**TASK**: Reproduce the first line and every line after it, exactly, through the one containing "# the plane". Leave out the rest.

**DATASET EXTRACT**:
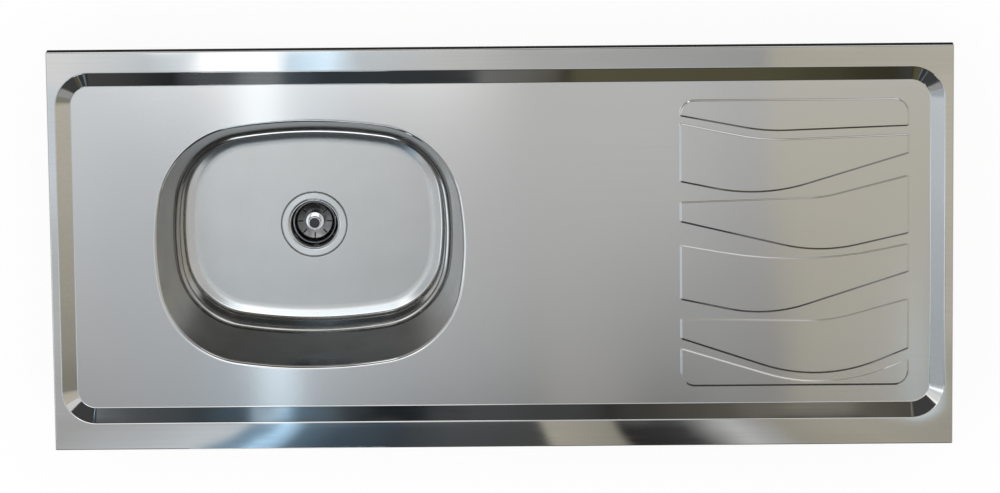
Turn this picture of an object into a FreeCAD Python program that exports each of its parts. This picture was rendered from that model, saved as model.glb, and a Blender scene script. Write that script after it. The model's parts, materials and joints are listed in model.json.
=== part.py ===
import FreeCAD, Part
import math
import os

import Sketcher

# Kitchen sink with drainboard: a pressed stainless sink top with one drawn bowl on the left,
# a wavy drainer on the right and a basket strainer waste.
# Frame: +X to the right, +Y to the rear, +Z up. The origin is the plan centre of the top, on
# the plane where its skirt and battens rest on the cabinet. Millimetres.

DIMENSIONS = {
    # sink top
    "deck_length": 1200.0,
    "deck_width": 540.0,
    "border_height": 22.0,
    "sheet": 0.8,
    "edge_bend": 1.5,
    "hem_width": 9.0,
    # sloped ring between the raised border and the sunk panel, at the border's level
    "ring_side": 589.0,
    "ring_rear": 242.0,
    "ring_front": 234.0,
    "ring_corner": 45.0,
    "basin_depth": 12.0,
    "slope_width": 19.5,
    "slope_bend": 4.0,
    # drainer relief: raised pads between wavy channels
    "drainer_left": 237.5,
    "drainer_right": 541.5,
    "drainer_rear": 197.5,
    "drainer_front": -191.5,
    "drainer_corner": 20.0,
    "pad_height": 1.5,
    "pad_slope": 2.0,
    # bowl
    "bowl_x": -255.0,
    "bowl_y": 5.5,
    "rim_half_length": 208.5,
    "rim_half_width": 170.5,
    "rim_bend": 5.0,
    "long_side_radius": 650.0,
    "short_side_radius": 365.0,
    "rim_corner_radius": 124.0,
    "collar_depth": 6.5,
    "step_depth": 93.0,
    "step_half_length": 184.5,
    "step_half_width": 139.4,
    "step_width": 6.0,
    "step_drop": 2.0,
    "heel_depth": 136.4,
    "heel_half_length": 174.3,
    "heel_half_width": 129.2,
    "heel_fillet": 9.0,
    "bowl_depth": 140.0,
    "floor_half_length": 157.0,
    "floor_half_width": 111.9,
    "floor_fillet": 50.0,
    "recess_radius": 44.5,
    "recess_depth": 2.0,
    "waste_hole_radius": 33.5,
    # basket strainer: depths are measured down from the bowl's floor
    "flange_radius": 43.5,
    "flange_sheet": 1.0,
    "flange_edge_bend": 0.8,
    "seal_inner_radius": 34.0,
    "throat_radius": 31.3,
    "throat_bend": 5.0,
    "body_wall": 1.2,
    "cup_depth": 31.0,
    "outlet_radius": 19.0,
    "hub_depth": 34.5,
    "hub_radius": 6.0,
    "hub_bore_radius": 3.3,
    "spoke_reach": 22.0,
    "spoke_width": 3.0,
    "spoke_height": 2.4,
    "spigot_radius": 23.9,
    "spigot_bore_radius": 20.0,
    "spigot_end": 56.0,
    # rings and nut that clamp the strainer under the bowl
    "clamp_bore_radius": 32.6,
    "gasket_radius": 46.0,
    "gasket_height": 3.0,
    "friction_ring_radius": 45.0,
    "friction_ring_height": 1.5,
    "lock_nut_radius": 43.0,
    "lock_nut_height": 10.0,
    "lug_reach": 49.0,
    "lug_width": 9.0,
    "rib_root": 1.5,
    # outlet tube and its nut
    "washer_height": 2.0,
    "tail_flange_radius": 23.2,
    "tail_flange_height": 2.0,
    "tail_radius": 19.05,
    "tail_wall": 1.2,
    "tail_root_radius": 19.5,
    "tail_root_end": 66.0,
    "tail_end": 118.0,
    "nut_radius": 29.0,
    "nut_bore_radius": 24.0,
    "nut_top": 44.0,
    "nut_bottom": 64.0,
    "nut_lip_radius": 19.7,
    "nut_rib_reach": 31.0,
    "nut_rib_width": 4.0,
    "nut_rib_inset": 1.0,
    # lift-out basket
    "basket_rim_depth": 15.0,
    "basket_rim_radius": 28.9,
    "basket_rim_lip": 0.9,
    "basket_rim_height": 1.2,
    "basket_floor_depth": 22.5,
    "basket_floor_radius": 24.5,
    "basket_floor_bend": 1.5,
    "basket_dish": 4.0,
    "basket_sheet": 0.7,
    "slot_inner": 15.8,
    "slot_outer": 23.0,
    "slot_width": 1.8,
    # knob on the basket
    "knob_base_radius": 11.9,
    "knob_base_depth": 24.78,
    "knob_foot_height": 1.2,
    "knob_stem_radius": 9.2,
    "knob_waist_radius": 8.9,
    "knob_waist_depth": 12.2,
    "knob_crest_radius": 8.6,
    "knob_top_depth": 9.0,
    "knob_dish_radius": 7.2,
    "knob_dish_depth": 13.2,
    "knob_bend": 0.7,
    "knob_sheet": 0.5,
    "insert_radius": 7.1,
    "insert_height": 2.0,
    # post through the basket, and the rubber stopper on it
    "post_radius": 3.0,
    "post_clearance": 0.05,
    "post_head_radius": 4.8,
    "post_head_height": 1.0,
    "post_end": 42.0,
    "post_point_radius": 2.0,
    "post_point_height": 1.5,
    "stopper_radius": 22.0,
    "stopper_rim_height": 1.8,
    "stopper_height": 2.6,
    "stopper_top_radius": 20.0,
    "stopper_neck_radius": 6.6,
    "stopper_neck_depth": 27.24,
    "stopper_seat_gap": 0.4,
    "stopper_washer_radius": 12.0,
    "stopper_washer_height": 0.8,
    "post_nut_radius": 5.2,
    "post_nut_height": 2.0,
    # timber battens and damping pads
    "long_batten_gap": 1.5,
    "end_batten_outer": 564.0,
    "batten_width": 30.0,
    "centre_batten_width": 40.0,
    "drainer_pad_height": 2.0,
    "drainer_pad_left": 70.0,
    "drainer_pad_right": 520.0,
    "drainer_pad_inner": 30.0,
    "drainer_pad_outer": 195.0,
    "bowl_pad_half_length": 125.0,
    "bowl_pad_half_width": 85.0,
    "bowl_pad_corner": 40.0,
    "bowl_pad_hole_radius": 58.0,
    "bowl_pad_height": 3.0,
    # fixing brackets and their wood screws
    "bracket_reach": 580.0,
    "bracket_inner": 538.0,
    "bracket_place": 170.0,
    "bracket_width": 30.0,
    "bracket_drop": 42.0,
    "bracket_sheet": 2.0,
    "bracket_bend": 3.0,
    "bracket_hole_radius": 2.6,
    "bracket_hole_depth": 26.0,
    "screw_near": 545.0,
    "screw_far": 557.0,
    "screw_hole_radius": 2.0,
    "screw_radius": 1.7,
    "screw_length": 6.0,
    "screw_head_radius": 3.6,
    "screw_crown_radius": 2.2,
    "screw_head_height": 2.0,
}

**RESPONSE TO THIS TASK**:
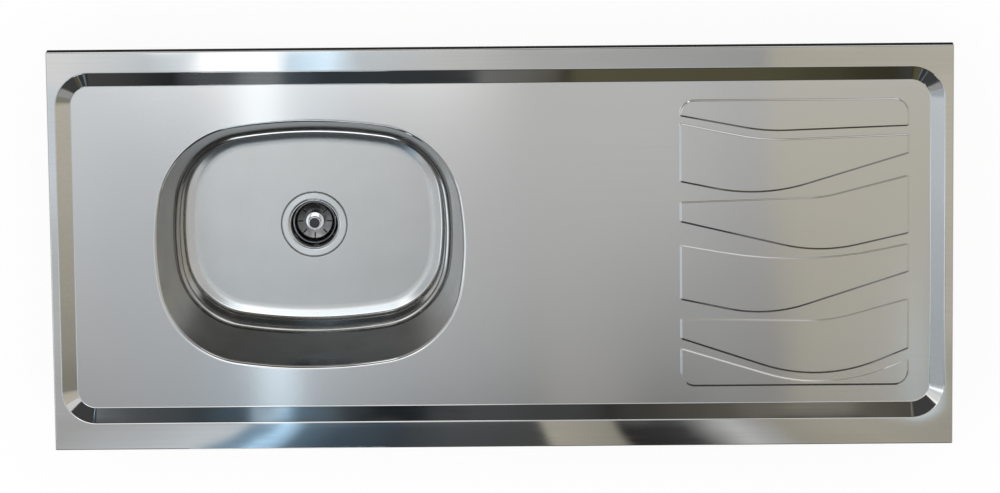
Turn this picture of an object into a FreeCAD Python program that exports each of its parts. This picture was rendered from that model, saved as model.glb, and a Blender scene script. Write that script after it. The model's parts, materials and joints are listed in model.json.
=== part.py ===
import FreeCAD, Part
import math
import os

import Sketcher

# Kitchen sink with drainboard: a pressed stainless sink top with one drawn bowl on the left,
# a wavy drainer on the right and a basket strainer waste.
# Frame: +X to the right, +Y to the rear, +Z up. The origin is the plan centre of the top, on
# the plane where its skirt and battens rest on the cabinet. Millimetres.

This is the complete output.